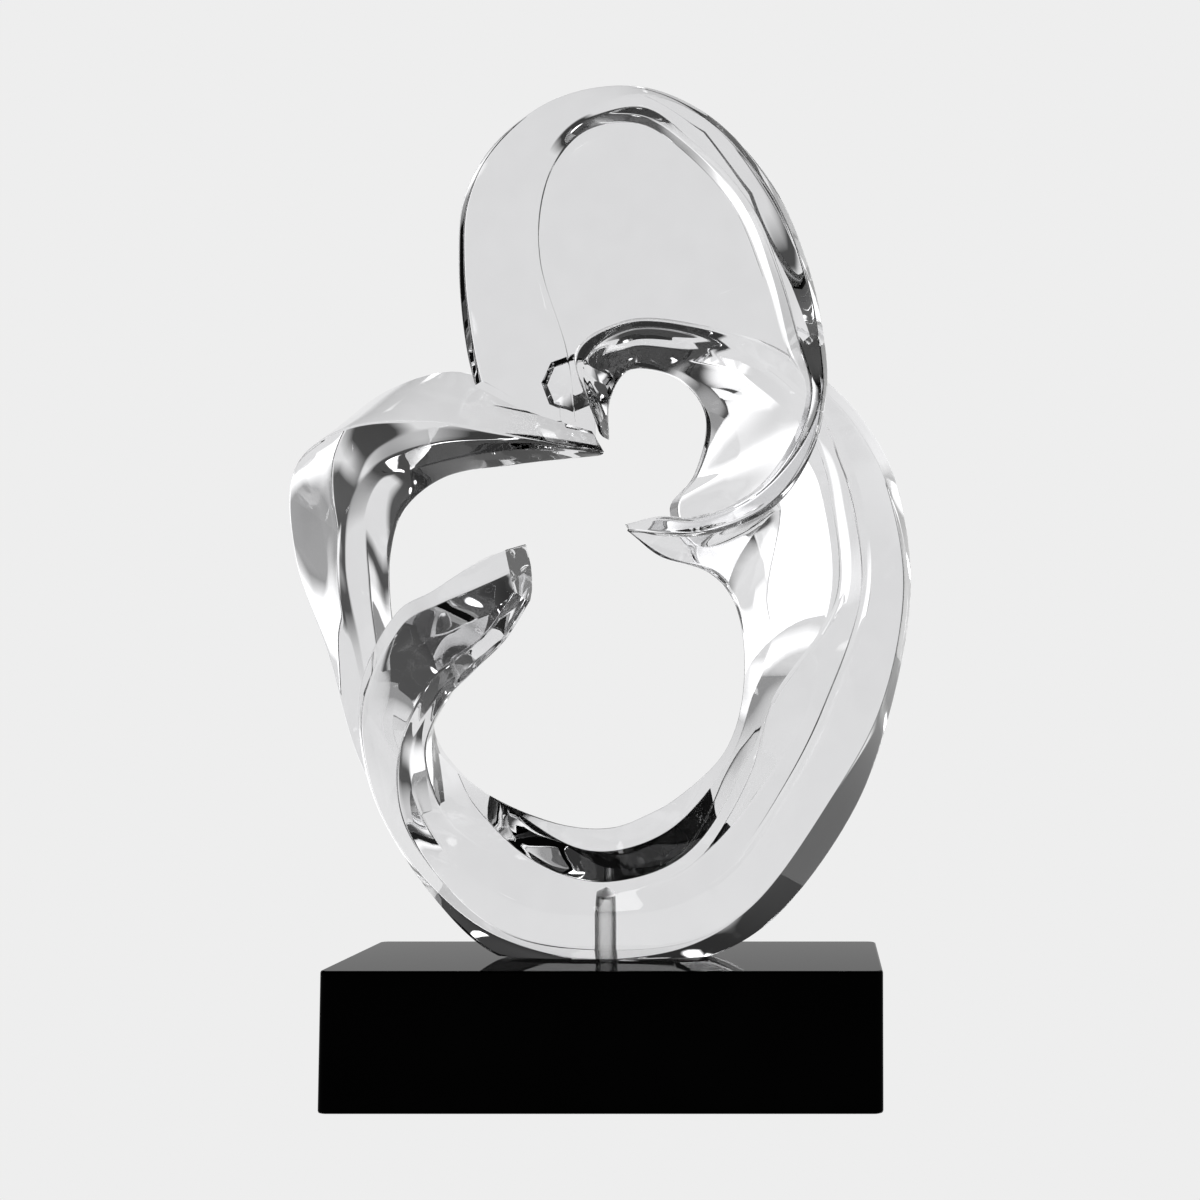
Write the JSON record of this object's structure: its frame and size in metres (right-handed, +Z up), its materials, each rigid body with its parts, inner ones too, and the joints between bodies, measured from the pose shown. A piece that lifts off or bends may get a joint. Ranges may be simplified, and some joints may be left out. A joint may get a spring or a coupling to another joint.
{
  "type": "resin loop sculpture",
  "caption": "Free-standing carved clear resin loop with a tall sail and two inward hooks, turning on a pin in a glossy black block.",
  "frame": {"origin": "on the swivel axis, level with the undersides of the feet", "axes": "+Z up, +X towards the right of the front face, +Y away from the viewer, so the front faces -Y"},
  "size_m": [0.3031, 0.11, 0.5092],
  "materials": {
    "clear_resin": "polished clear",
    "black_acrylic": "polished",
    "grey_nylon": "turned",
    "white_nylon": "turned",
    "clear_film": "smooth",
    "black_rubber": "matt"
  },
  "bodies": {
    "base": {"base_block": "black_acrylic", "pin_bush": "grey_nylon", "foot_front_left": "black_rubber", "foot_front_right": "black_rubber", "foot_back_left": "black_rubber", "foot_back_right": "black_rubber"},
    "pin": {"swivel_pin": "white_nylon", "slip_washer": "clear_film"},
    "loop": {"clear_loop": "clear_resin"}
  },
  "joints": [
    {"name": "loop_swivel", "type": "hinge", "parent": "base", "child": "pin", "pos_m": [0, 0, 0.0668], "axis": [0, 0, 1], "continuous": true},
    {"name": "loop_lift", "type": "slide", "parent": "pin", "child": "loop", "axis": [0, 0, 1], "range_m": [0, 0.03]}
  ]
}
--------------------------------------------------
Write every line of the material above again, exactly.

REPLY TO THE TASK
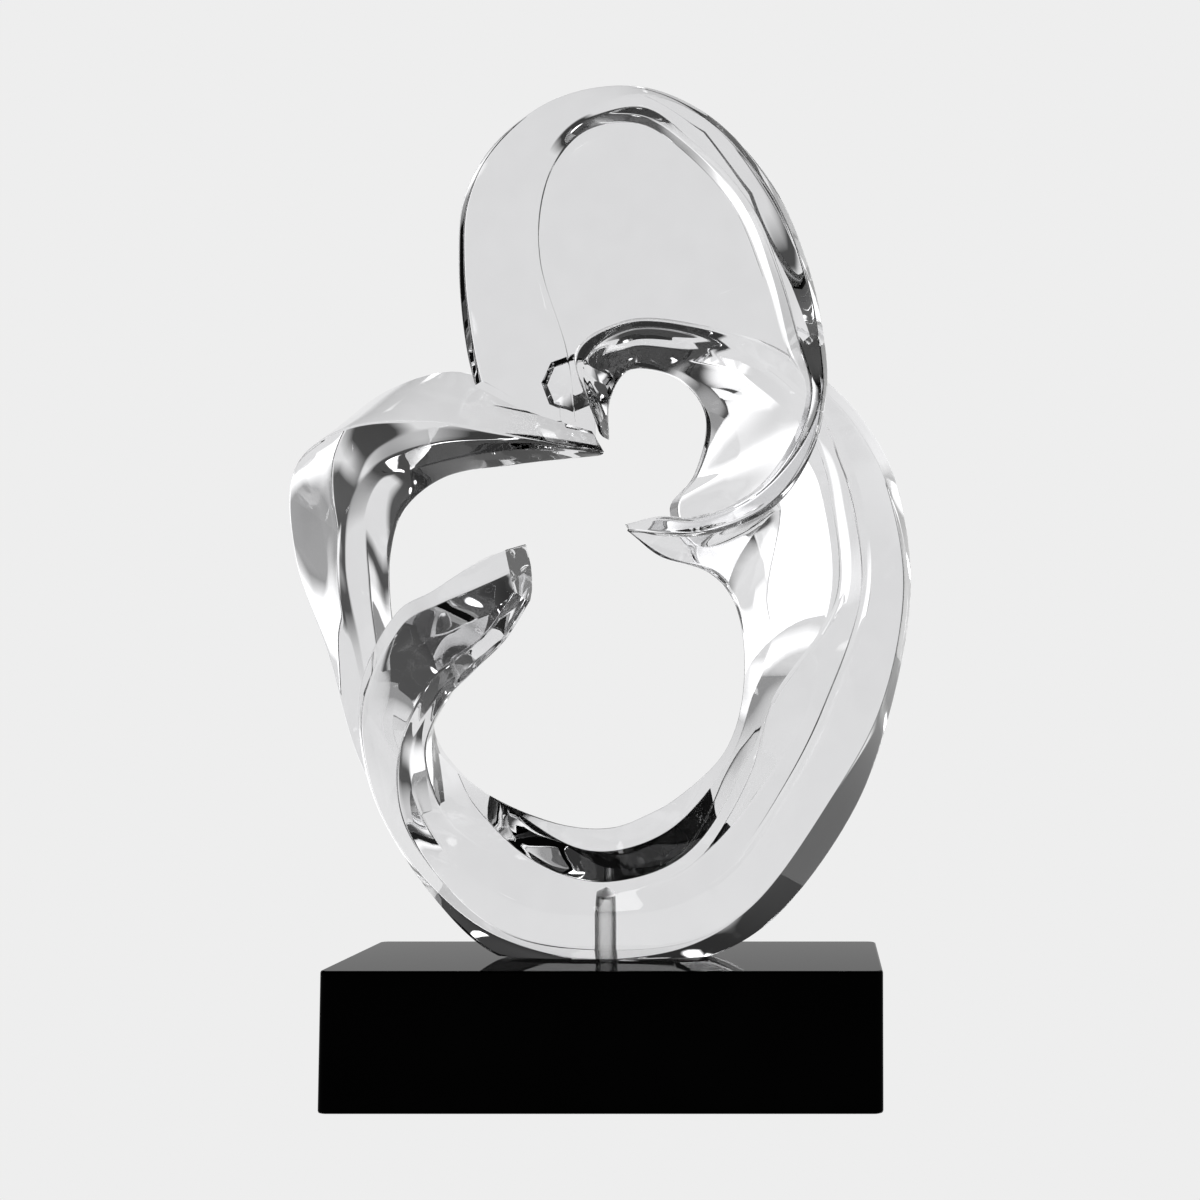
Write the JSON record of this object's structure: its frame and size in metres (right-handed, +Z up), its materials, each rigid body with its parts, inner ones too, and the joints between bodies, measured from the pose shown. A piece that lifts off or bends may get a joint. Ranges may be simplified, and some joints may be left out. A joint may get a spring or a coupling to another joint.
{
  "type": "resin loop sculpture",
  "caption": "Free-standing carved clear resin loop with a tall sail and two inward hooks, turning on a pin in a glossy black block.",
  "frame": {"origin": "on the swivel axis, level with the undersides of the feet", "axes": "+Z up, +X towards the right of the front face, +Y away from the viewer, so the front faces -Y"},
  "size_m": [0.3031, 0.11, 0.5092],
  "materials": {
    "clear_resin": "polished clear",
    "black_acrylic": "polished",
    "grey_nylon": "turned",
    "white_nylon": "turned",
    "clear_film": "smooth",
    "black_rubber": "matt"
  },
  "bodies": {
    "base": {"base_block": "black_acrylic", "pin_bush": "grey_nylon", "foot_front_left": "black_rubber", "foot_front_right": "black_rubber", "foot_back_left": "black_rubber", "foot_back_right": "black_rubber"},
    "pin": {"swivel_pin": "white_nylon", "slip_washer": "clear_film"},
    "loop": {"clear_loop": "clear_resin"}
  },
  "joints": [
    {"name": "loop_swivel", "type": "hinge", "parent": "base", "child": "pin", "pos_m": [0, 0, 0.0668], "axis": [0, 0, 1], "continuous": true},
    {"name": "loop_lift", "type": "slide", "parent": "pin", "child": "loop", "axis": [0, 0, 1], "range_m": [0, 0.03]}
  ]
}